Pero increíblemente, todo cambia 3 días a las semana: los domingos, lunes y viernes, el tianguis la toma y la transforma: desde las 5 de la mañana se llena de vida: llegan camiones llenos de fruta, verduras y todo tipo de mercancías para vender, se estacionan en mi calle, a menos de 15 metros de distancia de la Villa Franqueza, que se convierte en un mercado generoso: lleno de color, de luz, de sabor, de voces, de vida, y por gracia de la zona pobre que tanto desdeñé, todo a un precio inmejorable y de excelente calidad: ahí compro mis rosas favoritas, jazmines del jardín de una viejita, violetas y hasta güie´shobas, -unas flores tropicales que conocí en mi infancia visitando en el Istmo a mi familia – mis frutas, mis acelgas y champiñones. Ahí mismo podría comprar todo un guardarropa nuevo de ropa usada, un nuevo set de maquillaje, una sala y un comedor si quiero. Ahí puedo desayunar y comer, desde tamales y quesadillas, hasta toda variedad de tacos: mixiote, barbacoa, carnitas, acompañados de una buena michelada de cerveza obscura, o un buen esquimo de fresa. Ahí consigo lo que en otro lado es muy caro por ser orgánico, pues vendedores de varios pueblos cercanos a Chalco y Xochimilco bajan de los cerros a vender lo que se da en su huertita, así, en pequeños montoncitos: Kale, nueces de castilla, aguacate, duraznos, jengibres y cúrcumas, quelites, queso fresco artesanal, las tortillas y tlacoyos de maíz azul que hacen a mano, las frutas más exóticas en su mejor momento: cerezas, frambuesas, higos dulces, chicozapotes y zapote negro…incluso agua de coco de Acapulco (que certifica su origen con ese dulzor único que da la costa del pacífico a los cocos).
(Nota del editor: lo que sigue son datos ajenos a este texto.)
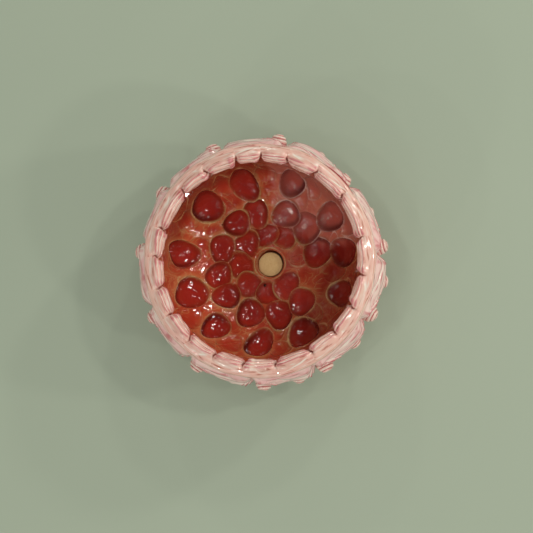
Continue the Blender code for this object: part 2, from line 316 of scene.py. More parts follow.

Esos días mi tan temida calle se vuelve un remanso de abundancia, de generosidad y de poder, un escape justamente de lo que evoca en mi memoria todos los días: miedo, fracaso y evasión. Por tres días me siento poderosa, dichosa y optimista en la silenciosa calle del resto de la semana, la que catalogué como temida y sin alma. Me llevó tiempo ir incluso al tianguis… encerrada en mi desolación; me llevó tiempo devolverles adecuadamente la sonrisa y la risa a los marchantes, los vendedores que socializan tan agradable y sinceramente…y más tiempo me llevó aceptar que esa falta de alma que yo aseguraba había aquí… era en realidad falta de mi alma, que se ha quedado vagando en tantos lugares, tantos fracasos y tanto tiempo…
Hoy, sin querer, al escribir y darle existencia a esta calle en mi vida, estoy rompiendo un paradigma, estoy abrazando todo lo que soy, todo lo que la calle me evoca: luz y sombra, pobreza y abundancia. Irónica y divinamente, para mí, esta calle ejerce la fuerza y la magia encerrada en su nombre, como en cuento de Harry Potter, Villa Franqueza: más franqueza y totalidad no podría haber encontrado en ningún lugar; la franqueza y totalidad que necesitaba sin saber, para volver a encontrar alma en la vida, en mi vida.
Hace unos meses crucé otra frontera: pasé del otro lado del semáforo que la intercepta al oeste, camino a los temidos cerros de las minas de grava. Encontré lo mismo, el amenazante fantasma del miedo a lo desconocido se desvaneció, hay vida y punto; ah, y una odontóloga maravillosa que curó un dolor intensísimo, y tiendas con tejidos hermosos. Vida, la vida es constante.
Sigue creciendo, sigue llenándose de sombra y de luz, y seguramente me ofrecerá nuevas fronteras que romper…pero ya no le temo, puedo con ello, puedo aceptarla, puedo conmigo. Mi psicóloga estaría fascinada.